Ben_Cohen · March 21, 2018, 4:42pm

It probably also demonstrates that isEmpty is the wrong polarity, like so many people keep saying and that I've been clinging to denial about...

anthonylatsis · March 21, 2018, 5:10pm

I would say the polarity of a boolean property is a situation similar to that meme about the blue-or-golden dress: if you get it wrong it's either a coincidence or a way of thinking rather than the polarity being incorrect :)

soroush · March 21, 2018, 5:35pm

Examples here are Set forwarding to contains, and the MultiSet/CountedSet example above, right? Anything I'm missing?

A little off-topic, but I think a lot of that is that ! (meaning "not") is a lot harder to read than people want to admit. C.f. the containsOnly/all function, which is "just" two ! operators + contains, which yields absolutely inscrutable code.

Ben_Cohen · March 21, 2018, 5:47pm

The ranges could also return 1 or 0 depending on whether the element was within bounds. And maybe RangeExpression could too depending on what RangeExpression.contains(_: Bound) should mean (as being discussed here). Also Dictionary could optimize to first check the key, then check the value.

dwaite · March 22, 2018, 7:48am

Seems more appropriate to have on Collection, as Sequence only has a property to (under)estimate the count.

Letan · March 22, 2018, 7:53am

I think that's becuase count needs to be O(1). where as count(where:) can/will? be O(n). So there doesn't seem to be a need to limit ourselves, unless you have another reason?

Edit: also sequence can be infinite

dwaite · March 22, 2018, 7:55am

Count is not defined to be O(1) on Collection - it is O(1) on RandomAccessCollection. https://developer.apple.com/documentation/swift/collection/2950091-count

Letan · March 22, 2018, 8:03am

Correct, I shouldn't be so hasty when reading. Thinking about it more I do think we should probably be more consistent with Sequence as there would've been a valid reason count isn't defined for it.

swiftyserver · March 22, 2018, 11:01am

Ran a small test. Below is a slightly more performant version that uses @_inlineable. This is about 60% faster than a lazy.filter implementation.

extension Sequence {
    @_inlineable public func count(where predicate: (Element) throws -> Bool) rethrows -> Int {
        return try reduce(0) { try predicate($1) ? $0+1 : $0 }
    }
}

soroush · March 22, 2018, 1:22pm

count is unavailable on Sequence because some sequences are single-pass only, and iterating through it to see how many elements you have would destroy the sequence, and properties aren't supposed to mutate a type. I believe this is why underestimatedCount exists — it doesn't consume the sequence to give you a value, and you can use it for stuff like Array.reserveCapacity.

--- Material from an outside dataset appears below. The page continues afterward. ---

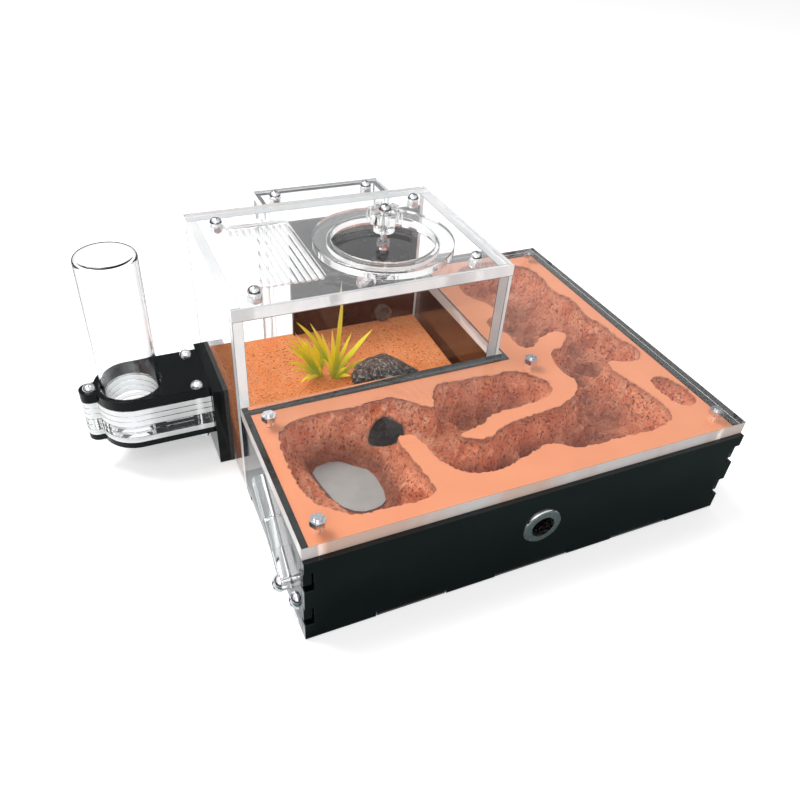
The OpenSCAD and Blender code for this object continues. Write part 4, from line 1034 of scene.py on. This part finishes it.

So the reduce implementation is 2x faster than for loop? Or it's 2x faster than a not @_inlineable reduce?

anthonylatsis · March 22, 2018, 5:08pm

Here's what I got for the average time over 5k random arrays of 10 integers.

0.00184147862333509 // loop
0.00237991754542921 // reduce
0.00132116151556829 // inline reduce

So the loop is ~22% faster than reduce, inline reduce is ~44% faster than reduce and ~28% faster than loop

NilStack · March 23, 2018, 3:00am

Awesome!
agree that count(where:) is the better one.

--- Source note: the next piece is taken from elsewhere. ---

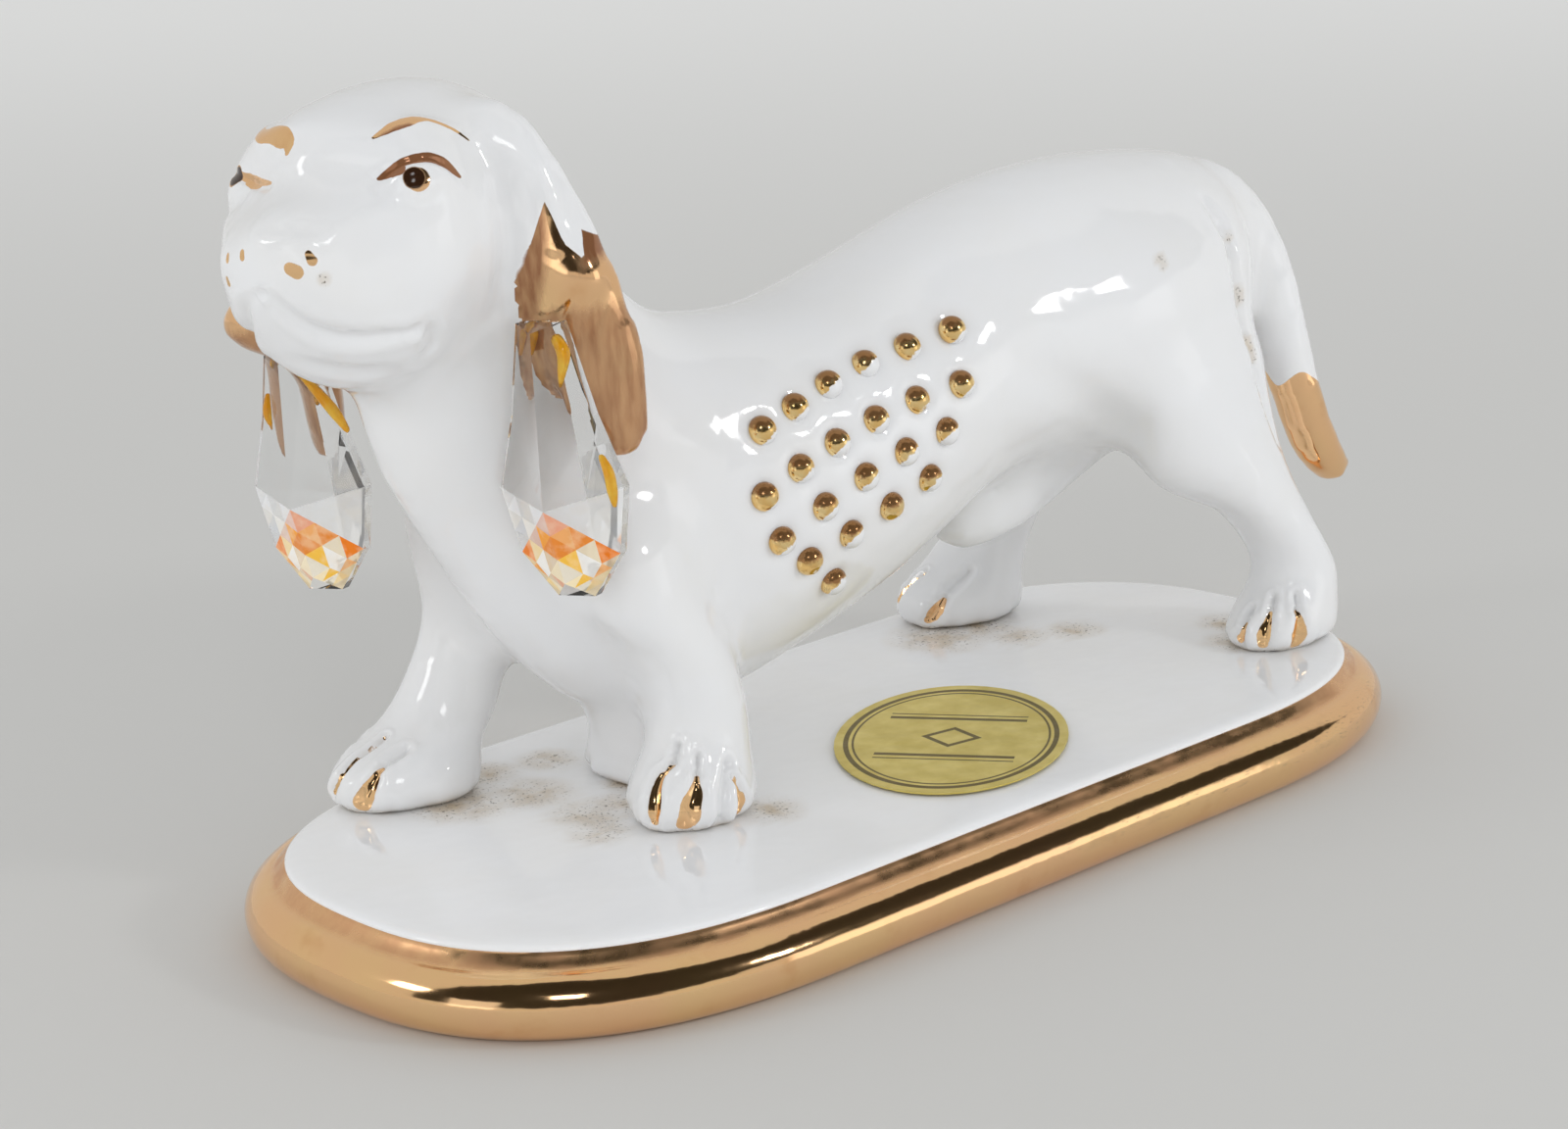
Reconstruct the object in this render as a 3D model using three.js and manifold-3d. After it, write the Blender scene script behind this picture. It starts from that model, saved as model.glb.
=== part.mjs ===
// A glazed porcelain dog on an oval plinth, with gold bead studs on its flanks and two faceted crystals.
// Millimetres, +Z up. It stands on z = 0, the origin is under the middle of the whole piece, and the dog
// faces -X with its left flank to -Y.
import * as THREE from "three";
import { mergeVertices } from "three/addons/utils/BufferGeometryUtils.js";
import { ConvexGeometry } from "three/addons/geometries/ConvexGeometry.js";
import Module from "manifold-3d";

const wasm = await Module();
wasm.setup();

// Driving dimensions of the plinth
const plinthLength = 200;
const plinthWidth = 91;
const plinthEndLength = 58;
const plinthEndFullness = 2.5;
const footRadius = 4.8;
const footRingInset = 3.3;
const coveInset = 6.6;
const lipInset = 5;
const lipHeight = 3;
const lipRound = 2;
const plateTop = 12.3;
const plateThickness = 4.5;
const footWall = 9;
const ceilingRound = 2;

// Where the dog stands on the plate, and how far it is turned
const dogOffsetY = 12;
const dogTurn = -4;

// Fits
const seamGap = 0.3;

// Head, ears and crystals
const headAt = new THREE.Vector3(-76.6, -0.8, 106.6);
const headTurn = 18;
const headTilt = -6.3;
const crystalHeight = 37.5;
const crystalWidth = 20.6;
const crystalThickness = 9;
const crystalAside = 22.3;
const crystalBack = 11;
const crystalDrop = 21.8;

// Bead studs
const beadDiameter = 5;
const beadRise = 2;
const beadSunk = 0.7;
const dimpleFlare = 0.4;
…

Chris_Lattner3 · April 1, 2018, 12:08am

+1 to filling in obvious missing functionality, thanks @soroush!

-Chris

salutis · July 13, 2018, 10:48pm

Any news on this one?

soroush · July 13, 2018, 11:07pm

I have a PR open for both the proposal and the implementation, and we are just waiting for the review period to start.

salutis · July 13, 2018, 11:09pm

Fantastic, thanks @soroush!

Jon_Hull · August 5, 2018, 6:25am

I just had a place today where this really would have helped. I hope it comes up for review soon!